4. ACTIVE SERVER PAGES

Ambitious designers that want the functionality that a scripting language can provide should use Active Server Pages (ASPs), a server-side facility within Windows that provides a scripting language to let designers create complex applications. With ASP, a device forms commands consisting of a URL and data as command parameters. An ASP script can process those variables to summarize them, add them to a database, retrieve other pieces of data, and send them to some other application.

5. OPC UA

Open Process Control with Unified Architecture (OPC UA) is next-generation of OPC technology that offers secure, open, reliable information transfer within the process or enterprise environment. UA is flexible and adaptable for moving data between the types of controls, to let machines (for example) monitor devices and sensors that interact with real-world data. It also executes sophisticated data modeling, event notifications, and standard Internet-type transports.

A final note on proprietary “solutions” and the like: Over the past few years I’ve see a myriad of vendors pushing turnkey cloud-based data collection. These vendors provide a hardware interface, a proprietary communication protocol to their private cloud, and a custom data-access system, all for a monthly fee. In my opinion, contracting turnkey services is a huge mistake. Avoid like the plague these “solutions” that use proprietary hardware, communication links, or private clouds with proprietary interfaces.
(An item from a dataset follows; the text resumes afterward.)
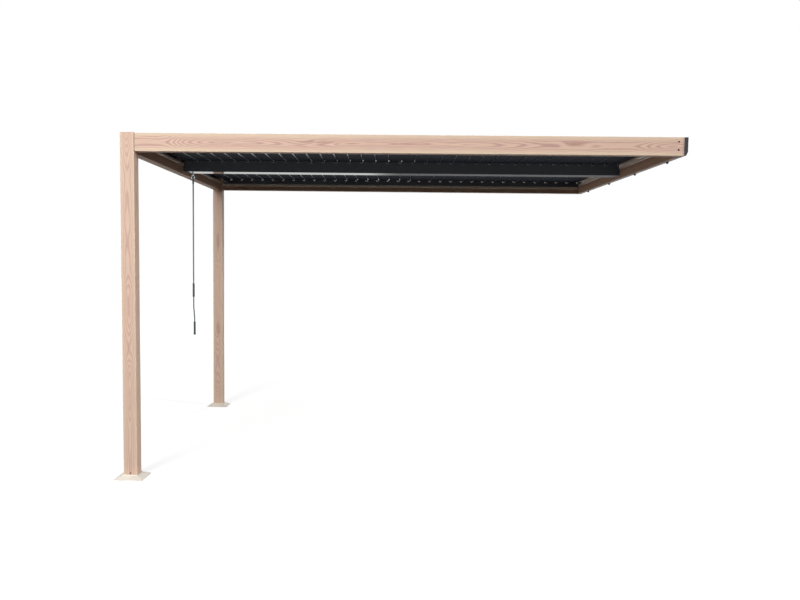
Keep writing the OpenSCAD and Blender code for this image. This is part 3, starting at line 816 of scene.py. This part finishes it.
class PERGOLA_OT_stage(bpy.types.Operator):
    """Lay the floor and set the lamps, the room light and the camera"""

    bl_idname = "pergola.stage"
    bl_label = "Set the stage"

    # Camera place and aim, in metres and degrees, from the ledger's wall face
    eye = Vector((-2.068, -7.029, -0.8405))
    yaw, pitch, roll = 1.39, -4.3, 0.7
    shift = (0.03675, 0.027)
    target = (-2.0, 0.0, -0.6)
    # Each lamp's place and diameter; its power has the same name in the studio's settings
    lamps = {
        "key": ((-5.6, -9.6, 1.7), 3.6),
        "left": ((-18.0, 2.5, -1.2), 2.4),
        "rear": ((1.0, 13.0, 3.5), 4.0),
        "right": ((11.0, -4.5, 1.4), 3.0),
    }

    def execute(self, context):
        studio = context.scene.pergola_studio
        self.lay_floor()
        self.light_room(studio)
        self.set_camera(context, studio)
        return {"FINISHED"}

    def seen_or_mirrored(self, tree):
        """1 for camera, mirror and see-through rays, and 0 for the light that spreads."""
        path = tree.nodes.new("ShaderNodeLightPath")
        total = None
        for name in ("Is Camera Ray", "Is Glossy Ray", "Is Transmission Ray"):
            if total is None:
                total = path.outputs[name]
                continue
            larger = tree.nodes.new("ShaderNodeMath")
            larger.operation = "MAXIMUM"
            tree.links.new(total, larger.inputs[0])
            tree.links.new(path.outputs[name], larger.inputs[1])
            total = larger.outputs[0]
        return total

    def lay_floor(self):
        """Lays the pale floor just under the feet; it shines only for the camera and mirrors."""
        size, gap = 60.0, 0.0005
        near_edge, far_edge = 3.0, 14.0
        level = CAD_BOX[0][2] - gap
        mesh = bpy.data.meshes.new("floor")
        sides = [(-1, -1), (1, -1), (1, 1), (-1, 1)]
        corners = [(x * size, y * size, level) for x, y in sides]
        mesh.from_pydata(corners, [], [(0, 1, 2, 3)])
        floor = bpy.data.objects.new("floor", mesh)
        bpy.context.collection.objects.link(floor)
        finish = Finish("floor_paint")
        seen = Field(finish, self.seen_or_mirrored(finish.tree))
        (x, y, _), _ = finish.place()
        far = (x * x + y * y).root().step(near_edge, far_edge)
        shown = finish.blend(far, grey(0.70), grey(0.92))
        glow = finish.blend(seen, BLACK, shown)
        finish.set(
            Base_Color=finish.blend(seen, grey(0.08), grey(0.6)),
            Emission_Color=glow, Emission_Strength=1.0,
            Roughness=0.9, Specular_IOR_Level=0.0)
        mesh.materials.append(finish.material)

    def light_room(self, studio):
        """Makes a white surrounding that gives only a weak even light, and hangs the lamps."""
        world = bpy.data.worlds.new("room")
        bpy.context.scene.world = world
        world.use_nodes = True
        tree = world.node_tree
        background = tree.nodes["Background"]
        background.inputs["Color"].default_value = (1.0, 1.0, 1.0, 1.0)
        strength = tree.nodes.new("ShaderNodeMix")
        strength.data_type = "FLOAT"
        tree.links.new(self.seen_or_mirrored(tree), strength.inputs[0])
        strength.inputs[2].default_value = studio.sky_strength
        strength.inputs[3].default_value = 1.0
        tree.links.new(strength.outputs[0], background.inputs["Strength"])
        for name, (place, size) in self.lamps.items():
            self.hang_lamp(name + "_lamp", place, size, getattr(studio, name + "_power"))

    def hang_lamp(self, name, place, size, power):
        """Hangs a round lamp that shines on the target under the roof."""
        lamp = bpy.data.lights.new(name, "AREA")
        lamp.shape = "DISK"
        lamp.size = size
        lamp.energy = power
        holder = bpy.data.objects.new(name, lamp)
        aim = (Vector(self.target) - Vector(place)).to_track_quat("-Z", "Y")
        holder.matrix_world = Matrix.Translation(place) @ aim.to_matrix().to_4x4()
        bpy.context.collection.objects.link(holder)

    def set_camera(self, context, studio):
        """Sets the camera and the view transform."""
        yaw, pitch, roll = (math.radians(angle) for angle in (self.yaw, self.pitch, self.roll))
        forward = Vector((
            -math.sin(yaw) * math.cos(pitch), math.cos(yaw) * math.cos(pitch), math.sin(pitch)))
        level = Vector((math.cos(yaw), math.sin(yaw), 0.0))
        upright = level.cross(forward)
        right = level * math.cos(roll) + upright * math.sin(roll)
        up = upright * math.cos(roll) - level * math.sin(roll)
        lens = bpy.data.cameras.new("camera")
        lens.sensor_width = 36.0
        lens.lens = studio.focal_length
        lens.shift_x, lens.shift_y = self.shift
        lens.clip_end = 200.0
        camera = bpy.data.objects.new("camera", lens)
        turn = Matrix((right, up, -forward)).transposed().to_4x4()
        camera.matrix_world = Matrix.Translation(self.eye) @ turn
        context.collection.objects.link(camera)
        context.scene.camera = camera
        context.scene.view_settings.view_transform = "Standard"


class PERGOLA_PT_panel(bpy.types.Panel):
    """Lists the steps that dress the pergola"""

    bl_idname = "PERGOLA_PT_panel"
    bl_label = "Pergola"
    bl_space_type = "VIEW_3D"
    bl_region_type = "UI"
    bl_category = "Pergola"

    def draw(self, context):
        for step in STEPS:
            self.layout.operator(step.bl_idname)


SETTINGS = {
    "pergola_look": PergolaLook,
    "pergola_fittings": PergolaFittings,
    "pergola_studio": PergolaStudio,
}
STEPS = (
    PERGOLA_OT_foil_frame,
    PERGOLA_OT_coat_metal,
    PERGOLA_OT_pivot_bushes,
    PERGOLA_OT_seam_seals,
    PERGOLA_OT_joint_shade_strips,
    PERGOLA_OT_frame_screws,
    PERGOLA_OT_stage,
)
CLASSES = (*SETTINGS.values(), *STEPS, PERGOLA_PT_panel)


def register():
    for one in CLASSES:
        bpy.utils.register_class(one)
    for name, group in SETTINGS.items():
        setattr(bpy.types.Scene, name, bpy.props.PointerProperty(type=group))


def unregister():
    for name in SETTINGS:
        delattr(bpy.types.Scene, name)
    for one in reversed(CLASSES):
        bpy.utils.unregister_class(one)


def main():
    register()
    for step in STEPS:
        group, name = step.bl_idname.split(".")
        getattr(getattr(bpy.ops, group), name)()


if __name__ == "__main__":
    main()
Instead, look for open standards such as HTTPS for secure communications. Or use standard data encoding like XML. If XML is too verbose, use JSON or a standard binary (as in OPC UA). Standard platforms, encodings, protocols, and transports give designers maximum flexibility for using the cloud now and in the future.

And if you have any additional questions about the cloud, just make an appointment with my Acupuncturist. He’ll be happy to chat with you.